At Ms. Foster’s sentencing hearing, the trial judge went to great pains to stress that she had only been convicted of delaying the officers by choosing to walk into her home. She had not been convicted of resisting or obstructing the officers, and had not been convicted of anything dealing with the force that had been exerted on her.

Attorney Carl Douglas continued, “Ms. Foster told everyone who spoke to her that she hit the officer in self defense after he hit her first. Indeed, on the evening of the attack, she waived her Miranda rights and answered every question the detective asked concerning the incident, explaining that she had hit the officer only after he had punched her first. She repeated that description days later when she filed a citizen’s complaint against the officers, and again when she testified under oath at her criminal trial.”

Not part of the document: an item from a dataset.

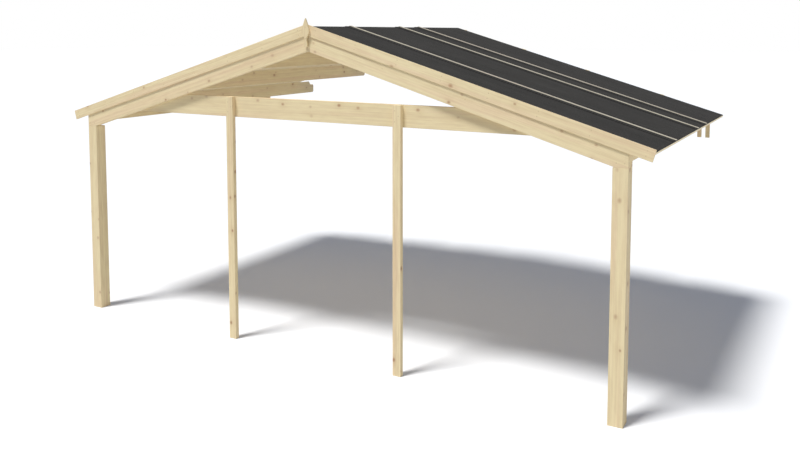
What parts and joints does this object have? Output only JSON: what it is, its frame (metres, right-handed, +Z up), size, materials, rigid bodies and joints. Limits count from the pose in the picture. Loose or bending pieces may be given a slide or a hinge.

Douglas added, “Almost anything that a person does to protest some action, can be interpreted as delaying an investigation. In Ms. Foster’s criminal trial, the jury concluded that she delayed the  police investigation of her own home by walking into her house attempting to find an officer who would take the phone and speak to the suspect they were looking for. After speaking with the jury foreperson, an African American  woman, it is clear that a majority of the jury blindly accepted the police’s version of what had happened as opposed to the civilian witnesses who testified on Ms. Foster’s behalf. In spite of that setback, I vowed to continue my fight, my efforts to vindicate Zennea’s rights and that’s what this civil lawsuit is all about.”